*MATERIAL PROVIDED:*

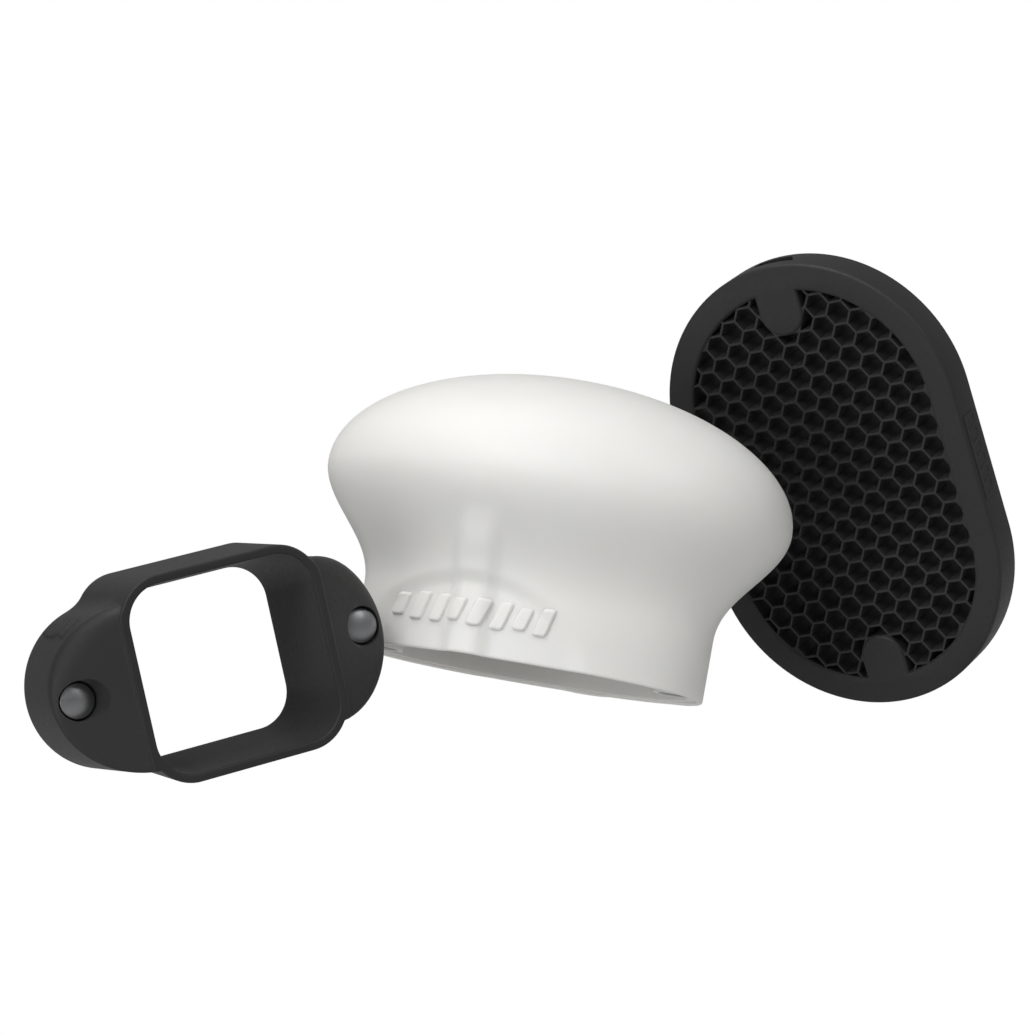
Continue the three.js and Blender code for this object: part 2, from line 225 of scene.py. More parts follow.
def lathe(name, profile, place, columns=64):
    """Solid of revolution about local Z. The profile is (radius, height) pairs from axis to axis."""
    vertices, faces = [], []
    for radius, height in profile[1:-1]:
        for i in range(columns):
            angle = TAU * i / columns
            vertices.append((radius * math.cos(angle), radius * math.sin(angle), height))
    rows = len(profile) - 2
    faces = wrapped_faces(rows, columns, False)
    for end, row in ((profile[0], 0), (profile[-1], rows - 1)):
        tip = len(vertices)
        vertices.append((0, 0, end[1]))
        for i in range(columns):
            faces.append((tip, row * columns + i, row * columns + (i + 1) % columns))
    return shade_smooth(new_object(name, vertices, faces, place), limit=40)


def plate(name, outlines, low, high, bevel, place, steps=4):
    """Flat plate drawn in local X and Y from its outline and its holes, with rounded edges."""
    curve = bpy.data.curves.new(name, "CURVE")
    curve.dimensions = "2D"
    curve.fill_mode = "BOTH"
    curve.extrude = (high - low) / 2 - bevel
    curve.bevel_depth = bevel
    curve.bevel_resolution = steps
    curve.offset = -bevel
    for outline in outlines:
        spline = curve.splines.new("POLY")
        spline.points.add(len(outline) - 1)
        for point, (x, y) in zip(spline.points, outline):
            point.co = (x, y, 0, 1)
        spline.use_cyclic_u = True
    holder = bpy.data.objects.new(name + "_curve", curve)
    bpy.context.scene.collection.objects.link(holder)
    bpy.context.view_layer.update()
    evaluated = holder.evaluated_get(bpy.context.evaluated_depsgraph_get())
    mesh = bpy.data.meshes.new_from_object(evaluated)
    bpy.data.objects.remove(holder)
    mesh.transform(place @ Matrix.Translation((0, 0, (low + high) / 2)))
    mesh.name = name
    obj = bpy.data.objects.new(name, mesh)
    bpy.context.scene.collection.objects.link(obj)
    face_outwards(obj)
    return shade_smooth(obj, limit=30)


def slanted_bars(count, spacing, half_height, half_width):
    """Plain row of rounded slanted bars: the middle, half height and half width of each."""
    first = -(count - 1) / 2
    bars = []
    for i in range(count):
        share = 1 if i % 3 else SHORT_BAR
        bars.append(((first + i) * spacing, half_height * share, half_width))
    return bars


def bar_distance(along, up, bar):
    """Distance outside a rounded slanted bar, negative within it."""
    middle, half_height, half_width = bar
    side = np.abs(along - middle - BAR_SLANT * up) - half_width + BAR_CORNER
    end = np.abs(up) - half_height + BAR_CORNER
    outside = np.hypot(np.maximum(side, 0), np.maximum(end, 0))
    return outside + np.minimum(np.maximum(side, end), 0) - BAR_CORNER


def relief(name, surface, half_size, bars, rise, step, place):
    """Raised bars on a curved surface. Round the bars the patch dips just under that surface."""
    along = np.arange(-half_size[0], half_size[0] + step, step)
    up = np.arange(-half_size[1], half_size[1] + step, step)
    along, up = np.meshgrid(along, up)
    distance = np.min([bar_distance(along, up, bar) for bar in bars], axis=0)
    lift = eased(-RELIEF_SINK, rise, 0.5 - distance / RELIEF_EDGE)
    points = surface(along, up)
    across = np.gradient(points, axis=1)
    upwards = np.gradient(points, axis=0)
    normal = np.cross(across, upwards)
    normal /= np.linalg.norm(normal, axis=-1, keepdims=True)
    points = points + normal * lift[..., None]
    rows, columns = along.shape
    faces = []
    for row in range(rows - 1):
        for i in range(columns - 1):
            a = row * columns + i
            faces.append((a, a + 1, a + columns + 1, a + columns))
    return shade_smooth(new_object(name, points.reshape(-1, 3), faces, place), limit=80)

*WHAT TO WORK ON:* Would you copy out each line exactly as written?

*SOLUTION TO THIS PROBLEM:*
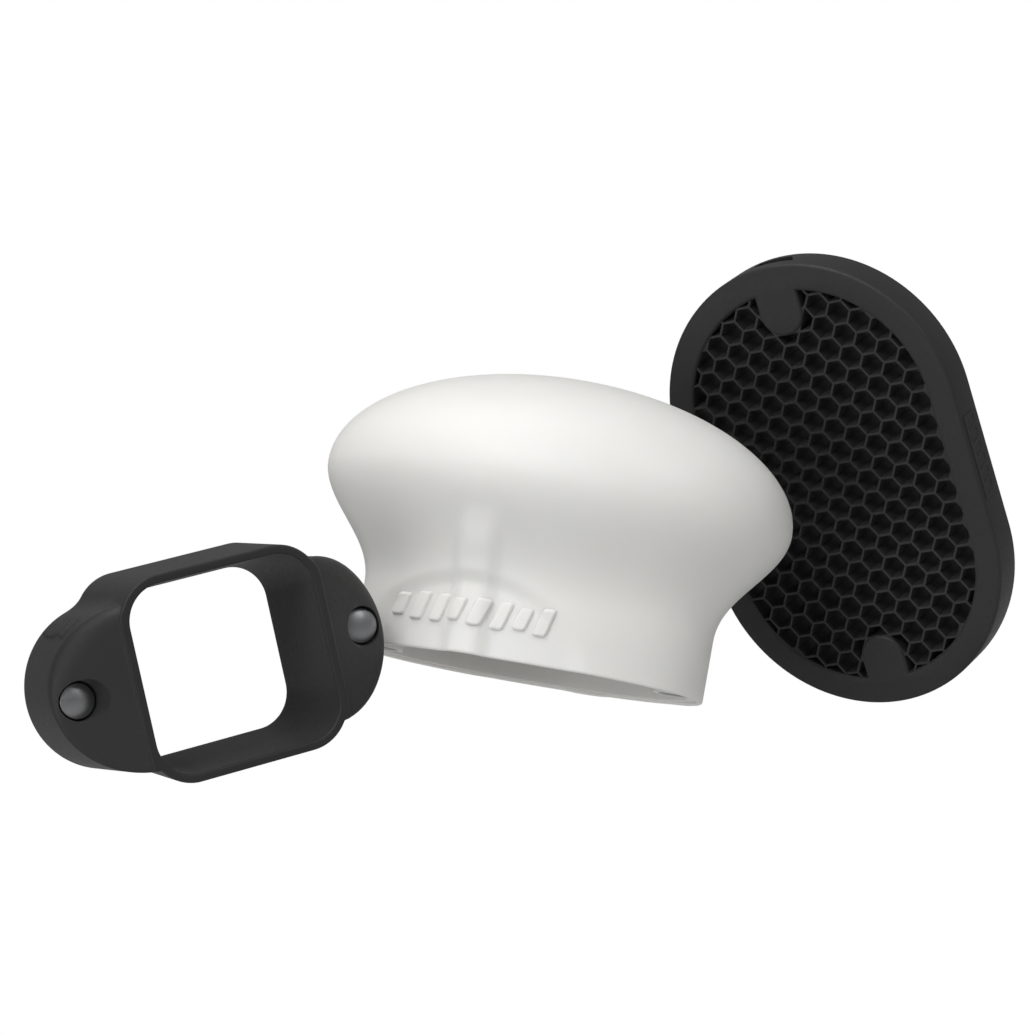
Continue the three.js and Blender code for this object: part 2, from line 225 of scene.py. More parts follow.
def lathe(name, profile, place, columns=64):
    """Solid of revolution about local Z. The profile is (radius, height) pairs from axis to axis."""
    vertices, faces = [], []
    for radius, height in profile[1:-1]:
        for i in range(columns):
            angle = TAU * i / columns
            vertices.append((radius * math.cos(angle), radius * math.sin(angle), height))
    rows = len(profile) - 2
    faces = wrapped_faces(rows, columns, False)
    for end, row in ((profile[0], 0), (profile[-1], rows - 1)):
        tip = len(vertices)
        vertices.append((0, 0, end[1]))
        for i in range(columns):
            faces.append((tip, row * columns + i, row * columns + (i + 1) % columns))
    return shade_smooth(new_object(name, vertices, faces, place), limit=40)


def plate(name, outlines, low, high, bevel, place, steps=4):
    """Flat plate drawn in local X and Y from its outline and its holes, with rounded edges."""
    curve = bpy.data.curves.new(name, "CURVE")
    curve.dimensions = "2D"
    curve.fill_mode = "BOTH"
    curve.extrude = (high - low) / 2 - bevel
    curve.bevel_depth = bevel
    curve.bevel_resolution = steps
    curve.offset = -bevel
    for outline in outlines:
        spline = curve.splines.new("POLY")
        spline.points.add(len(outline) - 1)
        for point, (x, y) in zip(spline.points, outline):
            point.co = (x, y, 0, 1)
        spline.use_cyclic_u = True
    holder = bpy.data.objects.new(name + "_curve", curve)
    bpy.context.scene.collection.objects.link(holder)
    bpy.context.view_layer.update()
    evaluated = holder.evaluated_get(bpy.context.evaluated_depsgraph_get())
    mesh = bpy.data.meshes.new_from_object(evaluated)
    bpy.data.objects.remove(holder)
    mesh.transform(place @ Matrix.Translation((0, 0, (low + high) / 2)))
    mesh.name = name
    obj = bpy.data.objects.new(name, mesh)
    bpy.context.scene.collection.objects.link(obj)
    face_outwards(obj)
    return shade_smooth(obj, limit=30)


def slanted_bars(count, spacing, half_height, half_width):
    """Plain row of rounded slanted bars: the middle, half height and half width of each."""
    first = -(count - 1) / 2
    bars = []
    for i in range(count):
        share = 1 if i % 3 else SHORT_BAR
        bars.append(((first + i) * spacing, half_height * share, half_width))
    return bars


def bar_distance(along, up, bar):
    """Distance outside a rounded slanted bar, negative within it."""
    middle, half_height, half_width = bar
    side = np.abs(along - middle - BAR_SLANT * up) - half_width + BAR_CORNER
    end = np.abs(up) - half_height + BAR_CORNER
    outside = np.hypot(np.maximum(side, 0), np.maximum(end, 0))
    return outside + np.minimum(np.maximum(side, end), 0) - BAR_CORNER


def relief(name, surface, half_size, bars, rise, step, place):
    """Raised bars on a curved surface. Round the bars the patch dips just under that surface."""
    along = np.arange(-half_size[0], half_size[0] + step, step)
    up = np.arange(-half_size[1], half_size[1] + step, step)
    along, up = np.meshgrid(along, up)
    distance = np.min([bar_distance(along, up, bar) for bar in bars], axis=0)
    lift = eased(-RELIEF_SINK, rise, 0.5 - distance / RELIEF_EDGE)
    points = surface(along, up)
    across = np.gradient(points, axis=1)
    upwards = np.gradient(points, axis=0)
    normal = np.cross(across, upwards)
    normal /= np.linalg.norm(normal, axis=-1, keepdims=True)
    points = points + normal * lift[..., None]
    rows, columns = along.shape
    faces = []
    for row in range(rows - 1):
        for i in range(columns - 1):
            a = row * columns + i
            faces.append((a, a + 1, a + columns + 1, a + columns))
    return shade_smooth(new_object(name, points.reshape(-1, 3), faces, place), limit=80)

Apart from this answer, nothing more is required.